Work to do - The data below needs to be returned exactly, line for line.

Collected data -
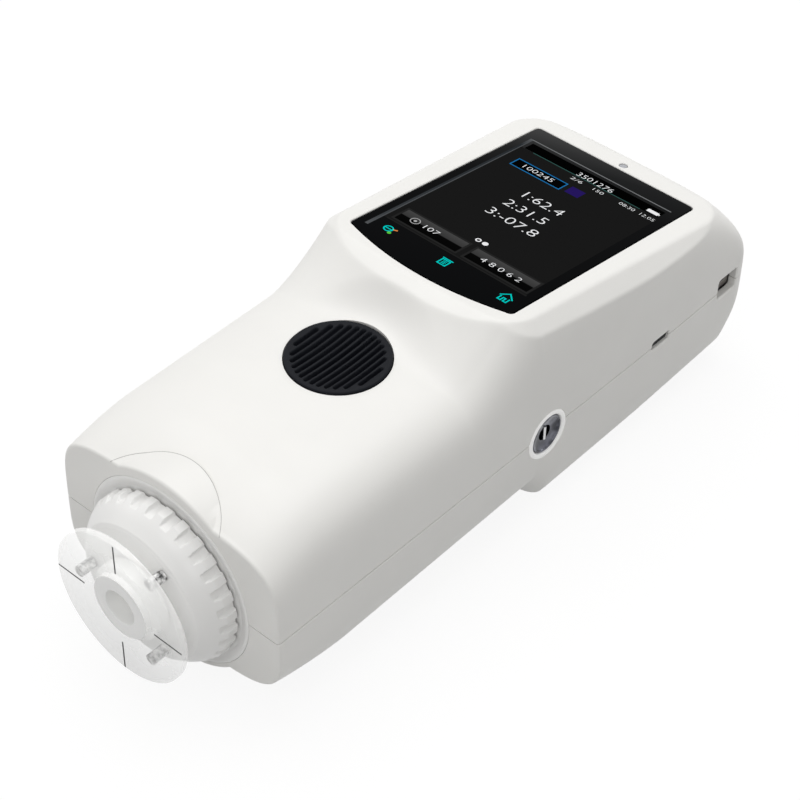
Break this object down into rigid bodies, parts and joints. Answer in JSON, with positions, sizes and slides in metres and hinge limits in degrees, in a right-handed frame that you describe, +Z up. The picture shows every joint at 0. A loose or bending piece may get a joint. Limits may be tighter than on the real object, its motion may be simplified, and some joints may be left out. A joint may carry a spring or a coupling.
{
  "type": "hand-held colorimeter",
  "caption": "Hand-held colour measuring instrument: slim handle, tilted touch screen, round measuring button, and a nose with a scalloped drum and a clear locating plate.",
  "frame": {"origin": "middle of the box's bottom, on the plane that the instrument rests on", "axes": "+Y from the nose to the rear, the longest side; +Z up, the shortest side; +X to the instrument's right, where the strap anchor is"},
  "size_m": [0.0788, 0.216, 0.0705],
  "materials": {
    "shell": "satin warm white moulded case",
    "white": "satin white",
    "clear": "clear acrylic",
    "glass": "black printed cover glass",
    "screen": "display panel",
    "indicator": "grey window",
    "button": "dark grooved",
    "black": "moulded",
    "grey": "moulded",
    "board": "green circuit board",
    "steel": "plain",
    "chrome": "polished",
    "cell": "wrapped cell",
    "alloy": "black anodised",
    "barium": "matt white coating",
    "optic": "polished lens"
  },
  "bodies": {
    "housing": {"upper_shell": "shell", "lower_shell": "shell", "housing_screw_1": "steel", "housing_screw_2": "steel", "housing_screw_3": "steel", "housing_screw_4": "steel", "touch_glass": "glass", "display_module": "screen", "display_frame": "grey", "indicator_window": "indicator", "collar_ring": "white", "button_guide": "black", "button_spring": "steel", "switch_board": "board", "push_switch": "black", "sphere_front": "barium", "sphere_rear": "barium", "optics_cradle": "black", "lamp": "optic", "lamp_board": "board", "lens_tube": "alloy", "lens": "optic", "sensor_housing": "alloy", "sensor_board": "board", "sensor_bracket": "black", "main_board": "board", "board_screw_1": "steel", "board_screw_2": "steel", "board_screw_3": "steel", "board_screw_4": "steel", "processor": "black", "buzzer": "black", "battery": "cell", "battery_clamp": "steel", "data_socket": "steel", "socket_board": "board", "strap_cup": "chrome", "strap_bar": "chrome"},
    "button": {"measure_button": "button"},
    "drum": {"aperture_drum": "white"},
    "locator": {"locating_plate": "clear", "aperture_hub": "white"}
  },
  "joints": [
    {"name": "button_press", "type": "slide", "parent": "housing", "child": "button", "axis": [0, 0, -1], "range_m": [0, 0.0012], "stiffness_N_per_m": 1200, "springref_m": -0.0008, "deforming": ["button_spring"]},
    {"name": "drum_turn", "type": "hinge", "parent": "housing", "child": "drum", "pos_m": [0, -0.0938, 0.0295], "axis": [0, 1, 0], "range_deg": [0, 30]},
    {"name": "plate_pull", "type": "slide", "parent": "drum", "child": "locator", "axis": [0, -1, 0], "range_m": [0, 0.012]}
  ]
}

Reply to the exercise -
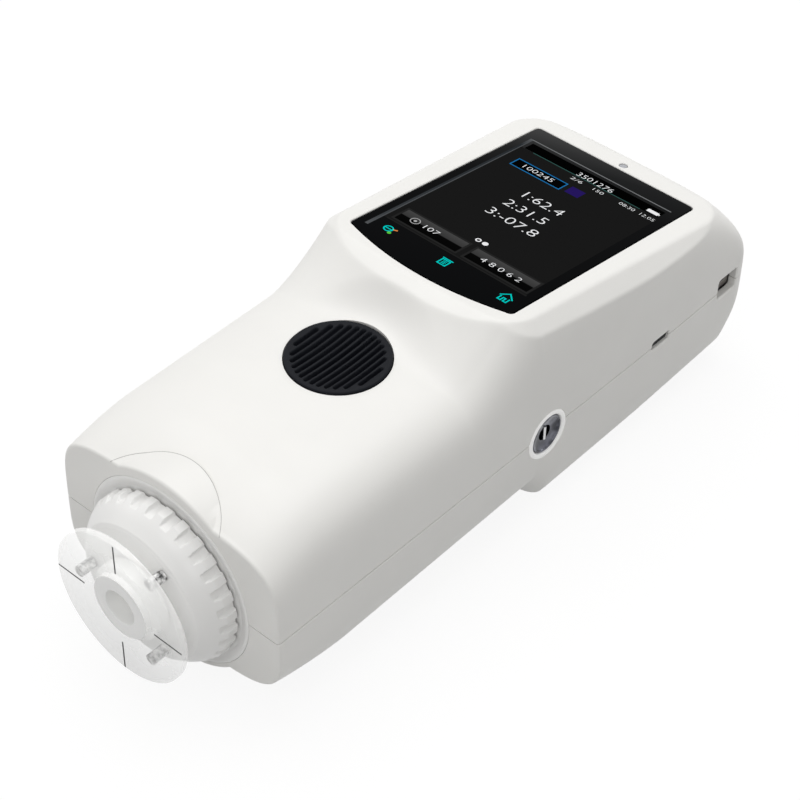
Break this object down into rigid bodies, parts and joints. Answer in JSON, with positions, sizes and slides in metres and hinge limits in degrees, in a right-handed frame that you describe, +Z up. The picture shows every joint at 0. A loose or bending piece may get a joint. Limits may be tighter than on the real object, its motion may be simplified, and some joints may be left out. A joint may carry a spring or a coupling.
{
  "type": "hand-held colorimeter",
  "caption": "Hand-held colour measuring instrument: slim handle, tilted touch screen, round measuring button, and a nose with a scalloped drum and a clear locating plate.",
  "frame": {"origin": "middle of the box's bottom, on the plane that the instrument rests on", "axes": "+Y from the nose to the rear, the longest side; +Z up, the shortest side; +X to the instrument's right, where the strap anchor is"},
  "size_m": [0.0788, 0.216, 0.0705],
  "materials": {
    "shell": "satin warm white moulded case",
    "white": "satin white",
    "clear": "clear acrylic",
    "glass": "black printed cover glass",
    "screen": "display panel",
    "indicator": "grey window",
    "button": "dark grooved",
    "black": "moulded",
    "grey": "moulded",
    "board": "green circuit board",
    "steel": "plain",
    "chrome": "polished",
    "cell": "wrapped cell",
    "alloy": "black anodised",
    "barium": "matt white coating",
    "optic": "polished lens"
  },
  "bodies": {
    "housing": {"upper_shell": "shell", "lower_shell": "shell", "housing_screw_1": "steel", "housing_screw_2": "steel", "housing_screw_3": "steel", "housing_screw_4": "steel", "touch_glass": "glass", "display_module": "screen", "display_frame": "grey", "indicator_window": "indicator", "collar_ring": "white", "button_guide": "black", "button_spring": "steel", "switch_board": "board", "push_switch": "black", "sphere_front": "barium", "sphere_rear": "barium", "optics_cradle": "black", "lamp": "optic", "lamp_board": "board", "lens_tube": "alloy", "lens": "optic", "sensor_housing": "alloy", "sensor_board": "board", "sensor_bracket": "black", "main_board": "board", "board_screw_1": "steel", "board_screw_2": "steel", "board_screw_3": "steel", "board_screw_4": "steel", "processor": "black", "buzzer": "black", "battery": "cell", "battery_clamp": "steel", "data_socket": "steel", "socket_board": "board", "strap_cup": "chrome", "strap_bar": "chrome"},
    "button": {"measure_button": "button"},
    "drum": {"aperture_drum": "white"},
    "locator": {"locating_plate": "clear", "aperture_hub": "white"}
  },
  "joints": [
    {"name": "button_press", "type": "slide", "parent": "housing", "child": "button", "axis": [0, 0, -1], "range_m": [0, 0.0012], "stiffness_N_per_m": 1200, "springref_m": -0.0008, "deforming": ["button_spring"]},
    {"name": "drum_turn", "type": "hinge", "parent": "housing", "child": "drum", "pos_m": [0, -0.0938, 0.0295], "axis": [0, 1, 0], "range_deg": [0, 30]},
    {"name": "plate_pull", "type": "slide", "parent": "drum", "child": "locator", "axis": [0, -1, 0], "range_m": [0, 0.012]}
  ]
}